- [YOUR TASK] The material below contains a line with "coat_foot = flank_foot" and a line with "before = set(bpy.data.objects)". Copy exactly those two lines and all lines between them.

- [DATASET EXTRACT]
------------------------------------------------------------------------

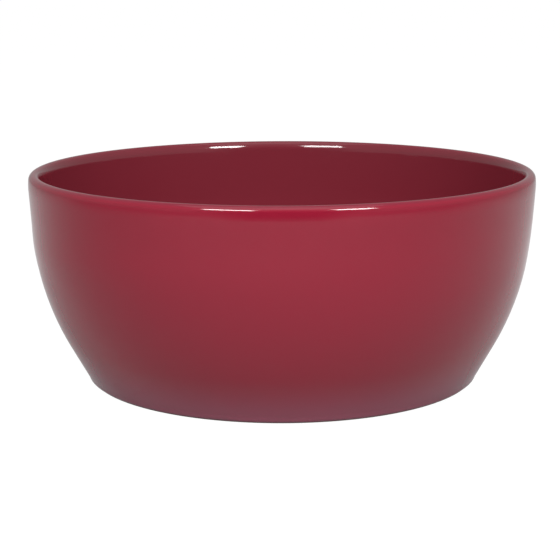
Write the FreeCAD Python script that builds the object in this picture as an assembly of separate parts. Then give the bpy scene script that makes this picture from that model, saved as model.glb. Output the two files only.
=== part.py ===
import FreeCAD, Part
import os
from FreeCAD import Vector

# A round table bowl of fired clay under a glossy glaze, in millimetres.
# The origin is the centre of the foot on the table, and +Z is the bowl's axis.

# The bowl as it stands, measured over the glaze
rim_diameter = 280.0
bowl_height = 115.2
base_diameter = 218.0

# The wall, the lip and the floor, measured through clay and glaze together
wall_thickness = 7.0
lip_height = 8.8
floor_thickness = 7.5
floor_dish = 1.0

# How far the inside's turn into the floor reaches up from the floor and in from the wall
floor_turn_rise = 22.5
floor_turn_run = 34.8

# The foot: a turned ring under the edge of the floor
foot_height = 6.0
foot_width = 9.0
foot_draft = 1.5
foot_heel = 0.8

# The glaze: one coat, wiped off a narrow band above the table
glaze_thickness = 0.5
bare_band = 0.7
glaze_pool = 1.5

# The outside slants out from the foot and stands almost upright under the rim. The two
# flanks would meet at this point, as shares of the way out and up from the foot to the rim.
belly_corner_shares = (0.881, 0.4675)

# The belly's arc begins this far down the lower flank, as a share of the flank's length
belly_round_share = 0.598

# The crown of the lip stands nearer to the outside than to the inside of the wall
crown_share = 0.48

# An arc that bulges less than this share of its chord is drawn as a straight line
straight_share = 1e-6

rim_radius = rim_diameter / 2
lip_base = bowl_height - lip_height
floor_top = foot_height + floor_thickness


def at(radius, height):
    """A point of the section, which is drawn in the XZ plane."""
    return Vector(radius, 0, height)


def left_of(way):
    """The direction a quarter turn to the left of another."""
    return at(-way.z, way.x)


def towards(start, end):
    return (end - start).normalize()


up = at(0, 1)
down = at(0, -1)
inward = at(-1, 0)
outward = at(1, 0)


class Arc:
    """A stretch of an outline that leaves its start along a way and bends evenly to its end."""

    def __init__(self, start, way, end):
        along = towards(start, end)
        ahead = way.dot(along)
        aside = way.dot(left_of(along))
        self.start = start
        self.end = end
        self.way = way
        self.last_way = along * (2 * ahead) - way
        self.bulge_share = aside / (1 + ahead) / 2

    def curve(self):
        chord = self.end - self.start
        if abs(self.bulge_share) < straight_share:
            return Part.LineSegment(self.start, self.end)
        middle = self.start + chord / 2 + left_of(chord) * self.bulge_share
        return Part.Arc(self.start, middle, self.end)

    def moved_left(self, distance):
        """The arc that runs beside this one, at an even distance to its left."""
        start = self.start + left_of(self.way) * distance
        return Arc(start, self.way, self.end + left_of(self.last_way) * distance)

    def reversed(self):
        return Arc(self.end, -self.last_way, self.start)

    def cut_at(self, height):
        """The parts of the arc below and above a height that it passes."""
        level = Part.LineSegment(at(0, height), at(rim_radius, height))
        meeting = self.curve().intersectCC(level)[0]
        below = Arc(self.start, self.way, at(meeting.X, meeting.Z))
        return below, Arc(below.end, below.last_way, self.end)


def straight(start, end):
    return Arc(start, towards(start, end), end)


def arc_pair(start, way, end, last_way):
    """Two arcs that meet smoothly and keep the direction given at each end."""
    chord = end - start
    lean = chord.dot(way + last_way)
    spread = 2 * (1 - way.dot(last_way))
    reach = chord.dot(chord) / (lean + (lean ** 2 + spread * chord.dot(chord)) ** 0.5)
    joint = (start + way * reach + end - last_way * reach) / 2
    first = Arc(start, way, joint)
    return [first, Arc(joint, first.last_way, end)]


def split_at(outline, height):
    """The arcs of a rising outline below and above a height."""
    below = []
    above = []
    for arc in outline:
        if arc.end.z <= height:
            below.append(arc)
        elif arc.start.z >= height:
            above.append(arc)
        else:
            lower, upper = arc.cut_at(height)
            below.append(lower)
            above.append(upper)
    return below, above


def moved_left(outline, distance):
    return [arc.moved_left(distance) for arc in outline]


def turned(outline):
    """The solid that a closed outline makes in one turn about the bowl's axis."""
    edges = [arc.curve().toShape() for arc in outline]
    section = Part.Face(Part.Wire(Part.sortEdges(edges)[0]))
    return section.revolve(at(0, 0), up, 360)


def outside_outline():
    """The lower flank, the belly and the upper flank, from the glaze's edge to the lip."""
    base = at(base_diameter / 2, bare_band)
    rim = at(rim_radius, lip_base)
    corner_out, corner_up = belly_corner_shares
    corner = base + at(corner_out * (rim - base).x, corner_up * (rim - base).z)
    reach = belly_round_share * (corner - base).Length
    belly_start = corner - towards(base, corner) * reach
    belly_end = corner + towards(corner, rim) * reach
    return [
        straight(base, belly_start),
        Arc(belly_start, towards(base, corner), belly_end),
        straight(belly_end, rim),
    ]


def inside_outline(outside):
    """The inside: even with the outside down to the turn, then round into the dished floor."""
    wall = split_at(moved_left(outside, wall_thickness), floor_top + floor_turn_rise)[1]
    falling = [arc.reversed() for arc in reversed(wall)]
    turn_start = falling[-1].end
    well_edge = at(turn_start.x - floor_turn_run, floor_top)
    dish = Arc(at(0, floor_top - floor_dish), outward, well_edge).reversed()
    turn = arc_pair(turn_start, falling[-1].last_way, well_edge, dish.way)
    return falling + turn + [dish]


def lip_outline(outside, inside):
    """The lip: round over the crown from the outside's end to the inside's start."""
    crown = at(rim_radius - crown_share * wall_thickness, bowl_height)
    rise = arc_pair(outside[-1].end, outside[-1].last_way, crown, inward)
    return rise + arc_pair(crown, inward, inside[0].start, inside[0].way)


# The glazed outline runs up the outside, over the lip and down the inside to the axis,
# so the clay always lies to its left.
outside = outside_outline()
inside = inside_outline(outside)
lip = lip_outline(outside, inside)

clay_outside = moved_left(outside, glaze_thickness)
clay_foot_side, clay_wall_side = split_at(clay_outside, foot_height)
foot_joint = clay_wall_side[0].start
glaze_edge = clay_foot_side[0].start
flank_foot = at(glaze_edge.x - foot_width, bare_band)
flank_top = at(flank_foot.x - foot_draft, foot_height)


def clay_body():
    """The thrown wall, lip and floor, down to the joint with the foot ring."""
    clay = clay_wall_side + moved_left(lip + inside, glaze_thickness)
    axis_foot = at(0, foot_height)
    return turned(clay + [
        straight(clay[-1].end, axis_foot),
        straight(axis_foot, flank_top),
        straight(flank_top, foot_joint),
    ])


def foot_ring():
    """The bare ring that bears on the table, with both edges of its face rounded."""
    face_outside = at(glaze_edge.x - foot_heel, 0)
    face_inside = at(flank_foot.x + foot_heel, 0)
    outer_heel = arc_pair(glaze_edge, down, face_outside, inward)
    inner_heel = arc_pair(face_inside, inward, flank_foot, up)
    return turned(clay_foot_side + outer_heel + inner_heel + [
        straight(face_outside, face_inside),
        straight(flank_foot, flank_top),
        straight(flank_top, foot_joint),
    ])


def coat(outline):
    """A glaze coat between its own outline and the clay's, cut square at both ends."""
    clay = moved_left(outline, glaze_thickness)
    return turned(outline + clay + [
        straight(outline[0].start, clay[0].start),
        straight(outline[-1].end, clay[-1].end),
    ])


def underside_glaze():
    """The coat in the hollow of the foot, pooled where the floor meets the ring."""
    up_flank = towards(flank_foot, flank_top)
    coat_foot = flank_foot + left_of(up_flank) * glaze_thickness
    coat_level = foot_height - glaze_thickness
    corner = coat_foot + up_flank * ((coat_level - coat_foot.z) / up_flank.z)
    pool_foot = corner - up_flank * glaze_pool
    pool_top = corner + inward * glaze_pool
    axis_top = at(0, foot_height)
    axis_foot = at(0, coat_level)
    return turned(arc_pair(pool_foot, up_flank, pool_top, inward) + [
        straight(axis_top, flank_top),
        straight(flank_top, flank_foot),
        straight(flank_foot, coat_foot),
        straight(coat_foot, pool_foot),
        straight(pool_top, axis_foot),
        straight(axis_foot, axis_top),
    ])


pieces = {
    "clay_body": clay_body(),
    "foot_ring": foot_ring(),
    "outer_glaze": coat(outside),
    "lip_glaze": coat(lip),
    "inner_glaze": coat(inside),
    "underside_glaze": underside_glaze(),
}

os.makedirs("parts", exist_ok=True)
for name, solid in pieces.items():
    solid.exportStep(f"parts/{name}.step")
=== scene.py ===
from cmath import phase, rect
from math import ceil, cos, exp, pi, radians, sin, sqrt, tau

import bmesh
import bpy
from mathutils import Matrix, Vector


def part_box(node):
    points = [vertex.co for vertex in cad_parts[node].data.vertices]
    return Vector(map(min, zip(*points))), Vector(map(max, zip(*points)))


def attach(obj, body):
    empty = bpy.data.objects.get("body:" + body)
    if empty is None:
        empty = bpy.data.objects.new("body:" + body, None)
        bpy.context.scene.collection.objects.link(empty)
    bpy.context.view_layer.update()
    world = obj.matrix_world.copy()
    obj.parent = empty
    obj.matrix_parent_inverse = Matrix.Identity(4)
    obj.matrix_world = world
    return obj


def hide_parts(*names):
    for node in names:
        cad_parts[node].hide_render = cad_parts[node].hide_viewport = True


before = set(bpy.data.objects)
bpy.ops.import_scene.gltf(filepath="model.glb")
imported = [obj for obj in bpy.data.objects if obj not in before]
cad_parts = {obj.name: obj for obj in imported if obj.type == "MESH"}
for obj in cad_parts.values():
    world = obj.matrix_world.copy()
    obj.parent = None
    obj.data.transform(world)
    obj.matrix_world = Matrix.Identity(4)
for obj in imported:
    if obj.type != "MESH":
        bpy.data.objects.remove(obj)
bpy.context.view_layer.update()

# A round table bowl of fired clay under a glossy raspberry glaze, in metres. The origin is
# the centre of the foot on the table, +Z is the bowl's axis, and the photograph looks along +Y.

# Sizes that the frame gives. The rim is a hair smaller, so that no unevenness leaves its box.
hair = 0.00006
rim_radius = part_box("outer_glaze")[1].x - hair
lip_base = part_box("outer_glaze")[1].z
bare_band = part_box("outer_glaze")[0].z
bowl_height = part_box("lip_glaze")[1].z
foot_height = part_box("foot_ring")[1].z

# The outside: two flanks that would meet at a corner, given as shares of the way out and up
# from the foot to the rim, with the belly's arc between them
base_radius = 0.1090
belly_corner_shares = (0.878, 0.4660)
belly_round_share = 0.597

# The wall, the lip and the floor, measured through clay and glaze together
wall_thickness = 0.0070
crown_share = 0.48
crown_radius = 0.0025
inner_rise = 0.0028
floor_top = 0.0135
floor_dish = 0.0010
floor_turn_rise = 0.0225
floor_turn_run = 0.0348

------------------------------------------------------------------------

- [TASK RESULT]
    coat_foot = flank_foot + left_of(up_flank) * glaze_thickness
    coat_level = foot_height - glaze_thickness
    corner = coat_foot + up_flank * ((coat_level - coat_foot.z) / up_flank.z)
    pool_foot = corner - up_flank * glaze_pool
    pool_top = corner + inward * glaze_pool
    axis_top = at(0, foot_height)
    axis_foot = at(0, coat_level)
    return turned(arc_pair(pool_foot, up_flank, pool_top, inward) + [
        straight(axis_top, flank_top),
        straight(flank_top, flank_foot),
        straight(flank_foot, coat_foot),
        straight(coat_foot, pool_foot),
        straight(pool_top, axis_foot),
        straight(axis_foot, axis_top),
    ])


pieces = {
    "clay_body": clay_body(),
    "foot_ring": foot_ring(),
    "outer_glaze": coat(outside),
    "lip_glaze": coat(lip),
    "inner_glaze": coat(inside),
    "underside_glaze": underside_glaze(),
}

os.makedirs("parts", exist_ok=True)
for name, solid in pieces.items():
    solid.exportStep(f"parts/{name}.step")
=== scene.py ===
from cmath import phase, rect
from math import ceil, cos, exp, pi, radians, sin, sqrt, tau

import bmesh
import bpy
from mathutils import Matrix, Vector


def part_box(node):
    points = [vertex.co for vertex in cad_parts[node].data.vertices]
    return Vector(map(min, zip(*points))), Vector(map(max, zip(*points)))


def attach(obj, body):
    empty = bpy.data.objects.get("body:" + body)
    if empty is None:
        empty = bpy.data.objects.new("body:" + body, None)
        bpy.context.scene.collection.objects.link(empty)
    bpy.context.view_layer.update()
    world = obj.matrix_world.copy()
    obj.parent = empty
    obj.matrix_parent_inverse = Matrix.Identity(4)
    obj.matrix_world = world
    return obj


def hide_parts(*names):
    for node in names:
        cad_parts[node].hide_render = cad_parts[node].hide_viewport = True


before = set(bpy.data.objects)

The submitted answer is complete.